In 1983 a dragonfly was collected in Illinois, but could not be readily identified. In 1987 Tim Vogt saw the specimen, and realized that it was a Hine's Emerald Dragonfly. Vogt, along with Tim Cashatt of the Illinois State Museum, began to survey potential habitat. Within a few years they had identified populations at a number of sites in Will, DuPage, and Cook Counties Illinois, and in Door County Wisconsin. Other workers located additional populations in those same areas, and in the Upper Peninsula of Michigan and the Missouri Ozarks.
In all of those places, Hine's Emerald Dragonflies are associated with seepage-fed wetlands on shallow soils over dolomite bedrock. No one is really sure why dolomite is such a consistent feature, but the effect of the cool, spring fed breeding habitat is clear enough. By breeding in such cool water, usually about 55-57 degrees near the source even in mid-summer, warming into the 60s a little downstream, Hine's Emerald Dragonflies avoid competition from other dragonfly species which require the warmer water of ponds and marshes. The trade off is a three to five year larval period. Hine's Emerald Dragonflies spend most of their lives in the aquatic larval stage, living in organic detritus along the rivulets or, in drier seasons, in crayfish burrows. Then they emerge as adults for a few weeks of feeding and breeding.
On three sites in Will County Illinois we have monitored adult Hine's Emerald Dragonfly populations every summer since 1994. It's tempting to go to the best places, the places where there are almost always a few dragonflies to be seen, as we've done today. But normally, we walk randomly located transects. This is harder work, but it tells us a great deal about the distribution of the species within each site, and correlations to various habitat types. Randomizing avoids the bias so characteristic of human beings, and forces us to go into places we might not otherwise see. Perhaps most importantly, randomizing allows statistical comparisons from year to year and from site to site. The method that we use, known as distance sampling, allows us to estimate dragonfly density. On two of our sites, we now have 13 consecutive years of data.

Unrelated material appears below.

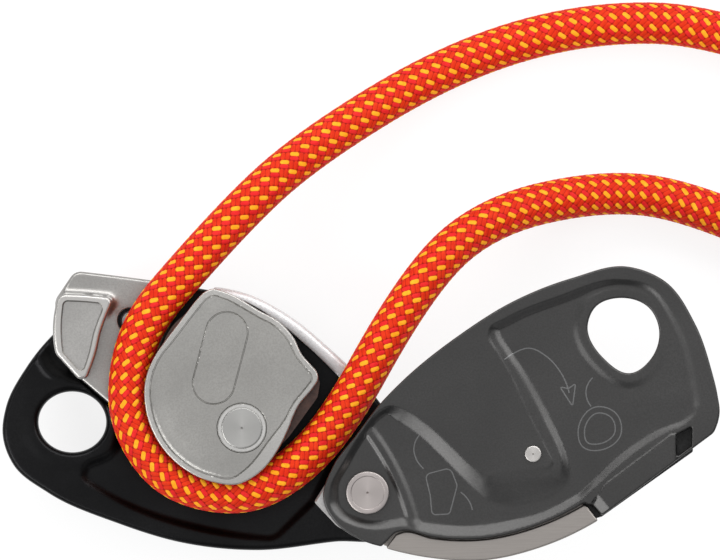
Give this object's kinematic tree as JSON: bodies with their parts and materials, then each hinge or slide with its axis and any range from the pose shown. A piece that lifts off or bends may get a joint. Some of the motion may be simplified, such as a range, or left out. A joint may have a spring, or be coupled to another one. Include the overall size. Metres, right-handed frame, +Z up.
{
  "type": "rope grab",
  "caption": "Hand-sized rope grab: swing-open side plate, braking cam with a rope threaded round it, release handle and mode knob on the back, connector hole in each plate.",
  "frame": {"origin": "on the cam axle's line, in the plane the device lies on, at the outer face of the handle hub", "axes": "+Z up, along the cam axle, from the handle side to the swing-open plate; +X from the cam towards the open plate's free end, along the longest side; +Y across the plates"},
  "size_m": [0.2161, 0.1335, 0.0352],
  "materials": {
    "black_anodised": "black anodised, satin",
    "grey_anodised": "dark grey anodised, satin",
    "stainless": "satin stainless steel",
    "bright_steel": "turned bright steel",
    "cam_dark": "dark brown hard anodised, rough",
    "cam_satin": "satin steel",
    "bronze": "plain bearing bronze",
    "handle_plastic": "moulded nylon, matt black",
    "grip_rubber": "red rubber",
    "knob_plastic": "moulded nylon, red",
    "rope_fabric": "woven kernmantle sheath, red with orange flecks",
    "sleeve_plastic": "heat-shrunk sleeve, matt black"
  },
  "bodies": {
    "root": {"fixed_side_plate": "black_anodised", "friction_plate": "stainless", "rope_guide_pad": "stainless", "guide_pad_rivet_upper": "bright_steel", "guide_pad_rivet_lower": "bright_steel", "pivot_rivet": "bright_steel", "friction_anvil": "stainless", "pivot_washer": "bright_steel", "wave_washer": "bright_steel", "cam_axle": "bright_steel", "axle_washer": "bright_steel", "cam_stop_pin": "bright_steel", "handle_thrust_washer": "bronze", "selector_stud": "bright_steel", "selector_detent_ball": "bright_steel", "rope_wrap": "rope_fabric", "rope_climber_strand": "rope_fabric", "rope_brake_strand": "rope_fabric", "climber_end_cap": "sleeve_plastic", "brake_end_cap": "sleeve_plastic"},
    "cam": {"cam_core": "cam_dark", "cam_top_flange": "cam_satin", "cam_bottom_flange": "cam_satin", "cam_bushing": "bronze", "cam_return_spring": "bright_steel"},
    "side_plate": {"moving_side_plate": "grey_anodised", "latch_block": "grey_anodised", "wear_strip": "stainless", "wear_strip_rivet": "bright_steel", "pivot_bushing": "bronze"},
    "handle": {"handle_shell": "handle_plastic", "handle_grip_inlay": "grip_rubber", "handle_lever": "stainless", "handle_bushing": "bronze", "handle_return_spring": "bright_steel", "release_pawl": "stainless", "release_pawl_pin": "bright_steel"},
    "selector": {"selector_knob": "knob_plastic", "button_spring": "bright_steel"},
    "lock_button": {"selector_lock_button": "handle_plastic"}
  },
  "joints": [
    {"name": "plate_swing", "type": "hinge", "parent": "root", "child": "side_plate", "pos_m": [0.0299, -0.0153, 0.031], "axis": [0, 0, 1], "range_deg": [0, 135.4]},
    {"name": "cam_turn", "type": "hinge", "parent": "root", "child": "cam", "pos_m": [0, 0, 0.021], "axis": [0, 0, 1], "range_deg": [-4, 0], "stiffness_Nm_per_rad": 0.2, "springref_deg": 2.86},
    {"name": "handle_swing", "type": "hinge", "parent": "root", "child": "handle", "pos_m": [0, 0, 0.005], "axis": [0, 0, 1], "range_deg": [0, 90], "stiffness_Nm_per_rad": 0.05, "springref_deg": -11.46},
    {"name": "selector_turn", "type": "hinge", "parent": "root", "child": "selector", "pos_m": [-0.0267, 0.0255, 0.005], "axis": [0, 0, 1], "range_deg": [0, 60]},
    {"name": "lock_button_press", "type": "slide", "parent": "selector", "child": "lock_button", "axis": [0, 0, 1], "range_m": [0, 0.0012], "stiffness_N_per_m": 800, "springref_m": -0.001, "deforming": ["button_spring"]}
  ]
}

We've learned that populations fluctuate considerably. In the best year, 1999, at our best site, we estimated that on an average day a little over six adult dragonflies were present on each hectare of suitable habitat; and of course, for every adult, there are several age classes of larvae present as well. In 2005, during one of the worst droughts on record for this region, density fell to about 0.20 adult dragonflies per hectare. Two years later, the population appears to be in the early stages of rebounding. With a long larval period, it will be a few more years until we know for sure that the population has grown.